Carl
Level 15

Investors & landlords

There is no bug. If there was, there would be hundreds, if not thousands of posts on this issue.

So in December 2020 and January 2021, we made all kinds of improvements - windows, countertops, refrigerators, dishwashers, cooktop, etc. So I put all of these down, along with the house itself, and I chose the option to spread out the deductions over several years.

So there is no way this house was move-in ready and "in service" before the end of Jan 2021. Your date of conversion or in service date would be one day after all that work was done. Say for example, Jan 20, 2021. So your days of personal use would be zero, and days rented day count starts on the first day a renter "could" have moved in.

I did stay in the house for personal reasons for a good part of January. Just to lay things out, I stayed in the house for personal reasons with my family in January (while renovation was going on).

That indicates you were there for the primary purpose of preparing the house for rent for the very first time.It does not indicate to me any type of personal use.

House was empty available for rent (or sale), no takers, starting Feb 1 until it was rented out August 1.

So it was place "in service" on Feb 1 and sat empty while you advertised, until you actually got a renter in there on Aug 1.

What you need to do, is indicate the property was rented "the whole year". You will not be asked for personal use or days rented then. The program will figure depreciation using SL/MM from your in service date of Feb 1.
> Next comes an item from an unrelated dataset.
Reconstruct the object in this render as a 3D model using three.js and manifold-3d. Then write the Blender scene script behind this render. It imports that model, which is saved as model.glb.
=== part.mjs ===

Additionally, to make life easier on the tax front, the renovations/property improvements you did before Feb 1 do not need to be entered as separate assets so long as they fall under the same MACRS classification as the property itself does. You simply add those costs to the cost basis of the structure, since everything was placed in service and available for rent on Feb 1. 

Windows and countertops can be added to the cost basis of the structure. the appliances can be also. But they should be separated out and classified as appliances under MACRS since those are depreciated over 5 years.

Also be aware that with appliances, if they are line itemized on the invoice and cost less than $2,500, you can just expense those under Safe Harbor de Minimis and be done with them forever. Sure beats having to track/account for depreciation later down the road.